**Do this**
The lines to be extracted run from the start of the listing through the line containing "return block.makeFillet(2.4, front)"; copy them exactly and nothing else.

start Data lines

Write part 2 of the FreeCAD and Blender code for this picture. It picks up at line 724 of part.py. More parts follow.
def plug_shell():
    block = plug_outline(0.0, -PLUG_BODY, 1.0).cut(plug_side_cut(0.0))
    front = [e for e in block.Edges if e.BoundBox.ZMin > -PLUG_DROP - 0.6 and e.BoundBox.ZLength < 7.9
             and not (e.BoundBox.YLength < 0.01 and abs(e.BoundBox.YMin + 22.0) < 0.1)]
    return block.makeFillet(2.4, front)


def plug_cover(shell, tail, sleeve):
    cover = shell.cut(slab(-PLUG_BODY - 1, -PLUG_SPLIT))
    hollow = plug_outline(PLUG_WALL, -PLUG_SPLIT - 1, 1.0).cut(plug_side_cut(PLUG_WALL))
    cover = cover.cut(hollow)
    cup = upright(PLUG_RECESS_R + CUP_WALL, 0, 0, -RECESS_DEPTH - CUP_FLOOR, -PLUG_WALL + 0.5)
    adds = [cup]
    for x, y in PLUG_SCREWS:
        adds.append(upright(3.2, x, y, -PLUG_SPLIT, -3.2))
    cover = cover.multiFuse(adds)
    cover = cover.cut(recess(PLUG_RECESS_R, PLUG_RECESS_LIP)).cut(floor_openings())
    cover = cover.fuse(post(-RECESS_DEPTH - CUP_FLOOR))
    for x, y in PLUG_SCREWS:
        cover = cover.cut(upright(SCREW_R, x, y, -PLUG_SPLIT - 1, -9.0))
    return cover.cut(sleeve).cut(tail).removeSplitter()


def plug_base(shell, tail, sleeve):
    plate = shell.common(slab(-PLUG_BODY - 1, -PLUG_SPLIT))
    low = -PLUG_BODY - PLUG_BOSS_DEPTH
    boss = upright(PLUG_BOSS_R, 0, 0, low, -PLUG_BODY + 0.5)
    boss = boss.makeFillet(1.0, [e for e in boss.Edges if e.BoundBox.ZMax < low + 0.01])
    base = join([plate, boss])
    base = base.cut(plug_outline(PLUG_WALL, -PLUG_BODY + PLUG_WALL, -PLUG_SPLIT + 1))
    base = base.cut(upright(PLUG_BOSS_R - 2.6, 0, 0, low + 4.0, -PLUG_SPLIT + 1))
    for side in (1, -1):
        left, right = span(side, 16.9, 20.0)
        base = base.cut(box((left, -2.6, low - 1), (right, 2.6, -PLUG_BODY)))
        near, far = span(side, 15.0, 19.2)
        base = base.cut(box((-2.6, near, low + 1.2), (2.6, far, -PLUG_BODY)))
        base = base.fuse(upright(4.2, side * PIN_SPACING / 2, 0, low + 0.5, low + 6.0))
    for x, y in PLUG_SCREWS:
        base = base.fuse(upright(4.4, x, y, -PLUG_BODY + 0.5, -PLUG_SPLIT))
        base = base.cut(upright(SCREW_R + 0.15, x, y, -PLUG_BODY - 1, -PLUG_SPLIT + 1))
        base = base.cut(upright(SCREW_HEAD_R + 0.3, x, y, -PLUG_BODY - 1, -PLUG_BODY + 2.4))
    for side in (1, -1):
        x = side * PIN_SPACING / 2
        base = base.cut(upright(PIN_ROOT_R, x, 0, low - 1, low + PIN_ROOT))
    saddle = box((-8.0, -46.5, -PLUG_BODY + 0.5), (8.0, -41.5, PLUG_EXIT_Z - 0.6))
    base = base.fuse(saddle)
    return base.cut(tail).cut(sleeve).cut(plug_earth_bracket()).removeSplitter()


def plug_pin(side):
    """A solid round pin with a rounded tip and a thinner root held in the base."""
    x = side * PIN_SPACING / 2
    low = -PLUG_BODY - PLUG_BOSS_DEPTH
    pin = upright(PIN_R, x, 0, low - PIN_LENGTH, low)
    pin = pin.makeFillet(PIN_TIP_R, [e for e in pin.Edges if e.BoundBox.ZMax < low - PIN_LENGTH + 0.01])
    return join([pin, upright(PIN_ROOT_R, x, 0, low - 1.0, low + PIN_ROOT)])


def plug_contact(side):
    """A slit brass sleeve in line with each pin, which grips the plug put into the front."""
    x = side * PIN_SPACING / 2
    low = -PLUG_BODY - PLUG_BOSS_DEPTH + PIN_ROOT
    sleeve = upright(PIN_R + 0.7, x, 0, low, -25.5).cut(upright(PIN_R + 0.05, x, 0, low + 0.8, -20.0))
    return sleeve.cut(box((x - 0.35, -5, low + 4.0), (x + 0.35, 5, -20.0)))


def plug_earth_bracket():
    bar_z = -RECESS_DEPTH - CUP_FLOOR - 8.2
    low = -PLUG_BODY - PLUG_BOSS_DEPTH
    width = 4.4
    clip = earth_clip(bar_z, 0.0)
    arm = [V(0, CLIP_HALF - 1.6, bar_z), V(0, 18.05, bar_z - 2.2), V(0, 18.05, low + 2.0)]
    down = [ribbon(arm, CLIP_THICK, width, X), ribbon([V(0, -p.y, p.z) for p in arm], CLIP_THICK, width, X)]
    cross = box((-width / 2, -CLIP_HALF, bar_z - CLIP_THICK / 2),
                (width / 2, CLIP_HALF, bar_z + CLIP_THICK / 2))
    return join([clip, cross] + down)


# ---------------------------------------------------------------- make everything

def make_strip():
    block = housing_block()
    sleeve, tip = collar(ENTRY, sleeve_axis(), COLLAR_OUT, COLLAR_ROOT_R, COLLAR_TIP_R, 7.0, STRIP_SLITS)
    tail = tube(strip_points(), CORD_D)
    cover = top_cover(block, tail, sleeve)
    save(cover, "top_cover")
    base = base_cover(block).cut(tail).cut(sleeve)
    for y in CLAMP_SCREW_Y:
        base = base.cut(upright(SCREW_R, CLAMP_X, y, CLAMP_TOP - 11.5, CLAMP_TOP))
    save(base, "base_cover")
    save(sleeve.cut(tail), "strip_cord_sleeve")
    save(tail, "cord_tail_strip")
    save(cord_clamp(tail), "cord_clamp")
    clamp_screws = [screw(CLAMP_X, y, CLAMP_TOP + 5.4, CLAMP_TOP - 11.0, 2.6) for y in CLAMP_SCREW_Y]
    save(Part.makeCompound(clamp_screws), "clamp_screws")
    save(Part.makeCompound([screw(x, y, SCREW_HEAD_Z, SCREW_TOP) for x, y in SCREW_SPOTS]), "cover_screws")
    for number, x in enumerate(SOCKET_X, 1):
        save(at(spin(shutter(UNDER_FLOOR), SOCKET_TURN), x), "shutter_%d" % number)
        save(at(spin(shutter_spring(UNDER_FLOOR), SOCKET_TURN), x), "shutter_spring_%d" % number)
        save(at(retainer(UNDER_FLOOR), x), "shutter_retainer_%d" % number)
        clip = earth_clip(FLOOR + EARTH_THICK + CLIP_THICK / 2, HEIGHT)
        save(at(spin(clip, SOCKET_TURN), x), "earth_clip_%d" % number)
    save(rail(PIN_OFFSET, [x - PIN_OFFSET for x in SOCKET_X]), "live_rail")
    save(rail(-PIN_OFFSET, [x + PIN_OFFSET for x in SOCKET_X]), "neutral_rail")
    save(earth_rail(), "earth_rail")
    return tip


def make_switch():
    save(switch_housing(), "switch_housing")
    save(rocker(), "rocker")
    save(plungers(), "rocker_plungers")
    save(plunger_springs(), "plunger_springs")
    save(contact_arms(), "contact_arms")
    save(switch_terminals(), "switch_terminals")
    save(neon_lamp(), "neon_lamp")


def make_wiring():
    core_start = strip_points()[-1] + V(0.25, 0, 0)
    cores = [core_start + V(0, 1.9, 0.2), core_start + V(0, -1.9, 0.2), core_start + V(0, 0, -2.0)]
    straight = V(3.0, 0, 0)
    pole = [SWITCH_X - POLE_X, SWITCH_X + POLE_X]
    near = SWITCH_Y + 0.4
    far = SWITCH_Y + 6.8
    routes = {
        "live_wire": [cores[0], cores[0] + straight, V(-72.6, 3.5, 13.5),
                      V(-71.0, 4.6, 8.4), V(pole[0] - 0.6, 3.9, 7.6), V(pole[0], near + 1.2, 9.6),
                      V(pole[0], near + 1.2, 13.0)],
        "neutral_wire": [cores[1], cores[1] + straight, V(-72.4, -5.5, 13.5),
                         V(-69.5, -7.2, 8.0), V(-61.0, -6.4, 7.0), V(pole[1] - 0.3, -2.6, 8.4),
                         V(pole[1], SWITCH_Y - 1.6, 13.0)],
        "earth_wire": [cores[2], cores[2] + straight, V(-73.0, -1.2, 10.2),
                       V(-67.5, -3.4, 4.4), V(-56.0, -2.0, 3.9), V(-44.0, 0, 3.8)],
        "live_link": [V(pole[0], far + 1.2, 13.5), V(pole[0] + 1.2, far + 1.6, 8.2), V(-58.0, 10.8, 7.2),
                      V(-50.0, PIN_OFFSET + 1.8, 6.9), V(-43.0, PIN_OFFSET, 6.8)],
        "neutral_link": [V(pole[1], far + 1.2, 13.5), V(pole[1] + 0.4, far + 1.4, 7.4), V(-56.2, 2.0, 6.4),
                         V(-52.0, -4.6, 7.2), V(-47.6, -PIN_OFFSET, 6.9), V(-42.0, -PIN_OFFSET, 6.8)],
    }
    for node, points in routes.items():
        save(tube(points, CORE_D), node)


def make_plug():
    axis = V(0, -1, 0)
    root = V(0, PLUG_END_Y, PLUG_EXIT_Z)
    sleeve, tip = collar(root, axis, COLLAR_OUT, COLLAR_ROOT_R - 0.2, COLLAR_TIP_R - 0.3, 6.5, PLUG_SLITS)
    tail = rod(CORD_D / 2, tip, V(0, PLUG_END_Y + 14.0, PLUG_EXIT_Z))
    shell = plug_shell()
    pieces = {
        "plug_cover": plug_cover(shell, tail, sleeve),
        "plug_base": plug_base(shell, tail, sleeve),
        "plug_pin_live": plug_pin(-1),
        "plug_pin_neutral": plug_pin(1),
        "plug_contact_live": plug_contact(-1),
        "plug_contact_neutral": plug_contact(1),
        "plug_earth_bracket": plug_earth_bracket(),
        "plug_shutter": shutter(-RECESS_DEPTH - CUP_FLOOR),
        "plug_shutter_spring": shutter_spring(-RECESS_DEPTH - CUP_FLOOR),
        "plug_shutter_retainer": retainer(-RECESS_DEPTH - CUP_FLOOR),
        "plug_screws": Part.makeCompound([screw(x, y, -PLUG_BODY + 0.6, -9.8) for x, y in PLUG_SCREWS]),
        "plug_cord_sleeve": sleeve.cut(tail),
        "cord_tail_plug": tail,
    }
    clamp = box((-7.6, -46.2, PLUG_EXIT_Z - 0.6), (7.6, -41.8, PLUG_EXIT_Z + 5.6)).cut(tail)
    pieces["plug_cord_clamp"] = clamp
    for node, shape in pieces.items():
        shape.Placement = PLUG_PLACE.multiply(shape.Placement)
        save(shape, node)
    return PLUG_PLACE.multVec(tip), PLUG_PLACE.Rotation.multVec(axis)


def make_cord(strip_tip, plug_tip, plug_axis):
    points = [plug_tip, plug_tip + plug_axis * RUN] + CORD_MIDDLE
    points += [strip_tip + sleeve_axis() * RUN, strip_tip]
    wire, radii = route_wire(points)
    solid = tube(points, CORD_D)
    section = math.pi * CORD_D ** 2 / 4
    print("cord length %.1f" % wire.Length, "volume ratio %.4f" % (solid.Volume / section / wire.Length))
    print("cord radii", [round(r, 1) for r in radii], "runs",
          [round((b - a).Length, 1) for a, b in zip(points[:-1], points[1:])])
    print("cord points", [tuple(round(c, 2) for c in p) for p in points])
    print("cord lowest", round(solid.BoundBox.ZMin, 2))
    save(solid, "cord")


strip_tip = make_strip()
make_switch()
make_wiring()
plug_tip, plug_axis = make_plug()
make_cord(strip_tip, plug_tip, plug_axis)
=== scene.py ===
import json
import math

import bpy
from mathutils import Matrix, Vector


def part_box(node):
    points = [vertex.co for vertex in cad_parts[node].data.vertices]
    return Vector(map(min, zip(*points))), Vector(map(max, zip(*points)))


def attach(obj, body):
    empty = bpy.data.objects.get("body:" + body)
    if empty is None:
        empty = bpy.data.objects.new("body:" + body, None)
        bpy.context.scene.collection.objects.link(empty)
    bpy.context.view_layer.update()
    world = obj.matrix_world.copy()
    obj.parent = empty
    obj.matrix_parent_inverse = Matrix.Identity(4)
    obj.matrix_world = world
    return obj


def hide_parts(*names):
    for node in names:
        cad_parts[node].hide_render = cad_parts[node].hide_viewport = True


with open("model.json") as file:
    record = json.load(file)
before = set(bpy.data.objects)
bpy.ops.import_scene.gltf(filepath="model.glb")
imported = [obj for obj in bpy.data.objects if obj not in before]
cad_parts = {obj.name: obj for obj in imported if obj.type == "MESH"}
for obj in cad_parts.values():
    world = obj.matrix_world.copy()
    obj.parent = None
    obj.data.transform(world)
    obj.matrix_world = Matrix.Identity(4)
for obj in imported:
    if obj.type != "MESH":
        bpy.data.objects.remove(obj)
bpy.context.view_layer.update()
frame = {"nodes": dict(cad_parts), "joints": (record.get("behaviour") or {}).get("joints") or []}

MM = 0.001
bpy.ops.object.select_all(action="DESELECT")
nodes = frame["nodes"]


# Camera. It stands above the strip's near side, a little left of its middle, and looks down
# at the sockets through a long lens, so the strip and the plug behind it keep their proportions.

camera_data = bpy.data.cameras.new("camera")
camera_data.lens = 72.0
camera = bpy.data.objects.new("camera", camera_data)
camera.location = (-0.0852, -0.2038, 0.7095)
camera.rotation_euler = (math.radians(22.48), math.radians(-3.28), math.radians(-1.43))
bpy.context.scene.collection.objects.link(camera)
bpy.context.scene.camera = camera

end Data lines

**Reply**
Write part 2 of the FreeCAD and Blender code for this picture. It picks up at line 724 of part.py. More parts follow.
def plug_shell():
    block = plug_outline(0.0, -PLUG_BODY, 1.0).cut(plug_side_cut(0.0))
    front = [e for e in block.Edges if e.BoundBox.ZMin > -PLUG_DROP - 0.6 and e.BoundBox.ZLength < 7.9
             and not (e.BoundBox.YLength < 0.01 and abs(e.BoundBox.YMin + 22.0) < 0.1)]
    return block.makeFillet(2.4, front)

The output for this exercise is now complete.